If $\prod x_k\neq0$ and $\sum\frac{x_k}{x_{k+1}}=0$, then $|\sum x_kx_{k+1}|\le (\max|x_k|- \min|x_k|)\sum x_k$
Solution 1:
Let $Q$ be the product of $\max_{1\le k\le n}|x_{k}|$ and $\min_{1\le k\le n}|x_{k}|$, that is: $$Q := \max_{1\le k\le n}|x_{k}|\cdot\min_{1\le k\le n}|x_{k}|\,.$$
We can how represent each product of two neighboring (cyclically) numbers like $$ x_1 x_2 = Q\dfrac{x_1}{x_2} + x_1(x_2 - \dfrac{Q}{x_2})\,.$$
Then we have $$ x_1 x_2 + x_2 x_3 + \cdots + x_n x_1 = x_1(x_2 - \dfrac{Q}{x_2}) + x_2(x_3 - \dfrac{Q}{x_3}) + \cdots + x_n(x_1 - \dfrac{Q}{x_1}) $$ since $n$ terms of the type $Q\dfrac{x_{k-1}}{x_k}$ sum to zero due to the equality condition on our numbers.
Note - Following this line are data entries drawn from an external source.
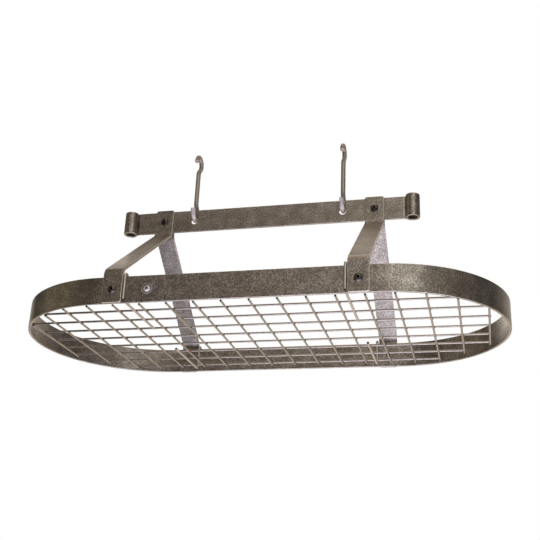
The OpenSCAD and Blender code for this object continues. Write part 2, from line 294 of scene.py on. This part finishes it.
bar_low, bar_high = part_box("top_bar")
bar_mid_z = (bar_low.z + bar_high.z) / 2
for end, side_x in (("left", -1), ("right", 1)):
    for side, turn in (("front", 1), ("back", -1)):
        node = f"strap_{side}_{end}"
        low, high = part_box(node)
        out_y, in_y = (low.y, high.y) if turn > 0 else (-high.y, -low.y)
        x = (low.x, high.x)
        bend_low = Vector((0, out_y + STRAP_THICK / 2 + STRAP_BEND, band_high.z + STRAP_STAND))
        bend_high = Vector((0, in_y - STRAP_THICK / 2 - STRAP_BEND, bar_low.z - STRAP_TUCK))
        apart = bend_high - bend_low
        lean = math.atan2(apart.y, apart.z) + math.asin(2 * STRAP_BEND / apart.length)
        reach = math.sqrt(apart.length_squared - 4 * STRAP_BEND**2)
        bm = bmesh.new()
        drilled_plate(
            bm,
            x,
            (low.z, bend_low.z),
            (out_y, out_y + STRAP_THICK),
            [(side_x * strap_x, band_mid_z, STRAP_HOLE)],
            (STRAP_CORNER, BOTTOM),
        )
        end_face = bend(bm, furthest(bm, (0, 0, 1)), bend_low, (1, 0, 0), -lean, STRAP_BEND_STEPS)
        end_face = run(bm, end_face, (0, reach * math.sin(lean), reach * math.cos(lean)))
        end_face = bend(bm, end_face, bend_high, (1, 0, 0), lean, STRAP_BEND_STEPS)
        old_faces = set(bm.faces)
        drilled_plate(
            bm,
            x,
            (bend_high.z, high.z),
            (in_y - STRAP_THICK, in_y),
            [(side_x * strap_x, bar_mid_z, STRAP_HOLE)],
            (STRAP_CORNER, TOP),
        )
        head_start = min(
            (face for face in bm.faces if face not in old_faces), key=lambda f: f.calc_center_median().z
        )
        join_ends(bm, end_face, head_start)
        bmesh.ops.scale(bm, vec=(1, turn, 1), verts=bm.verts)
        ease_edges(bm, MILL_EDGE, material=EDGE)
        # The edges take a painted highlight, paler on the front straps.
        strap_edge_highlight = front_edge_painted_highlight if turn > 0 else edge_painted_highlight
        make_piece(f"{side}_{end}_strap", bm, [face_coat, strap_edge_highlight], "rack", "hammered_coat", node)

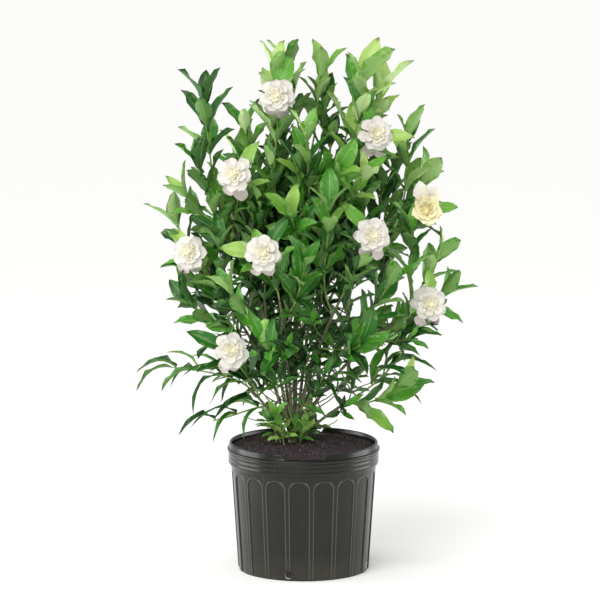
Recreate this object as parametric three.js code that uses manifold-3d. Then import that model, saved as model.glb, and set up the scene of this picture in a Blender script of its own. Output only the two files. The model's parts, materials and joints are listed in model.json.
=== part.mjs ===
// A gardenia in full bloom in its nursery pot: a fluted plastic container, the potting mix that fills it,
// one woody plant of many stems, its leafy shoots and its double white flowers.
// Millimetres, +Z up, the origin at the centre of the pot's underside, -Y the front.
import * as THREE from "three";
import { mergeVertices } from "three/addons/utils/BufferGeometryUtils.js";
import Module from "manifold-3d";

const wasm = await Module();
wasm.setup();

// ---- driving dimensions ----
const potHeight = 238;
const potTopRadius = 140; // over the rim, a trade three-gallon container
const potFootRadius = 116;
const potWall = 2.6;
const fluteCount = 18;
const fluteDepth = 1.8;
const fluteTurn = -0.061; // of the flute nearest the front
const ringSides = 36; // corners of every plain ring of the pot
const gripDepth = 9; // how far the lip dips at the front and at the back
const gripHalfAngle = 0.27;
const drainRadius = 6.5;
const drainHeight = 11;

const soilLevel = 228; // at the wall
const soilCrown = 8; // how far the middle stands above that
const clearance = 0.3; // between solids that touch

const crownRadius = 12;
const crownDepth = 60;
const stemRadius = 3.1;
const stemEndShare = 0.72; // a stem's radius at its end, as a share of that at its foot
const twigRadius = 1.9;
const twigTipRadius = 1.4;
const stemStep = 85; // between the rings that follow a stem
const twigStep = 46; // between the rings of a bare twig

const leafLength = 78;
const leafWidthShare = 0.37;
const leafThickness = 0.9;
const leafPitch = 42; // along the shoot, from one whorl to the next
const leafTiers = 3; // whorls of each shoot that are modelled, counted from its tip
const bloomTiers = 2; // the same under a flower
const leafGap = 0.6; // least distance between leaves of different whorls

const bloomRadius = 36;
const petalThickness = 0.9;
const calyxLength = 9;
const calyxRadius = 4;

const up = new THREE.Vector3(0, 0, 1);
const crown = new THREE.Vector3(-18, 12, 240); // where the stems leave the woody base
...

On the other hand, for each $l = 1\ldots n$ we have: $$ | x_l - \dfrac{Q}{x_l} | \le \max_{1\le k\le n}|x_{k}| - \min_{1\le k\le n}|x_{k}|\,,$$ that implies: $$ | x_{l-1}(x_l - \dfrac{Q}{x_l}) | \le |x_{l-1}|\Bigg(\max_{1\le k\le n}|x_{k}| - \min_{1\le k\le n}|x_{k}|\Bigg)\,.$$ When we sum all $n$ such inequalities, we’ll virtually obtain the inequality that has to be demonstrated (up to applying the triangle inequality for the absolute value function at the left-hand side).